Advantages and Limits to the Effectiveness of Arbitration
It would be wrong to assume that arbitration is always fast. But, in most cases, it is certainly faster than going to court because the pre-trial phase (exchange of written pleadings, discovery, etc.) is usually shorter, a hearing on the merits can be held as soon as the case is ready (the parties can wait for more than one year just to get a hearing date before the Quebec Superior Court), and it is usually not possible to appeal awards. The flexibility offered by arbitration is a significant advantage. The parties control many procedural aspects over which they have no control when they resort to litigation (e.g. language of proceedings, rules of procedure, rules governing the merits, rules of evidence, place of hearings). The parties also have control over who makes the decision; they can choose candidates -- lawyers or not -- who are experienced in resolving commercial disputes, or in a specific technical field with which the dispute is connected, thereby increasing the predictability and efficiency of the process. The privacy and confidentiality of the arbitral process is another important advantage over litigation. Is arbitration cheaper than litigation? Not always. Lawyers are almost always involved and good arbitrators command hefty fees (especially in international cases). On balance, arbitration is probably cheaper than litigation; however, there is a tendency to exaggerate the importance of this advantage.

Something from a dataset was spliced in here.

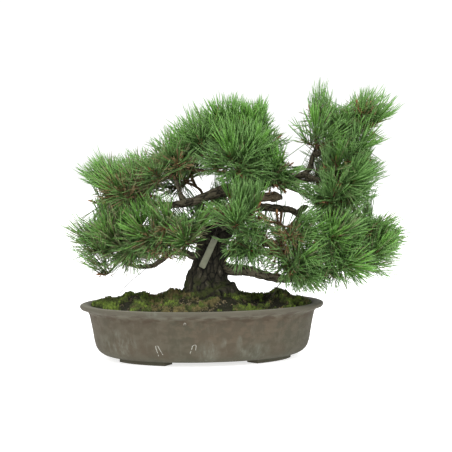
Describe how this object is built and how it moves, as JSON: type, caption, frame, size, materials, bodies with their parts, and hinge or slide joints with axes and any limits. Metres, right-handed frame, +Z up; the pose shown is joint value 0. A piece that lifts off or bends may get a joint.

Limits to the effectiveness of arbitration
As was mentioned, not all commercial disputes can be resolved by arbitration. For example, before the Supreme Court clarified the issue in March 2003, it was not certain whether disputes involving copyright could be submitted to arbitration in Canada. Furthermore, arbitration is sometimes inefficient when the dispute concerns more than one party. This can occur whenever a commercial transaction involves, directly or indirectly, more than one corporation (e.g. joint ventures, construction projects, financed sales). Problems often arise because not all the parties involved in the dispute have agreed at the outset to resort to arbitration. Since the arbitrators can only assert jurisdiction over those that are parties to the arbitration agreement, some aspects of a same dispute may have to go to litigation while others go to arbitration; this is highly inefficient, as costs are increased and inconsistent decisions can be made. However, these problems can be avoided by properly drafting the arbitration agreements. Finally, arbitrators do not have the same powers that judges have to compel witnesses or to issue injunctions during the proceedings. The parties thus sometimes have to go to court during the arbitral process; this complicates matters and inevitably causes some aspects of the dispute to become public.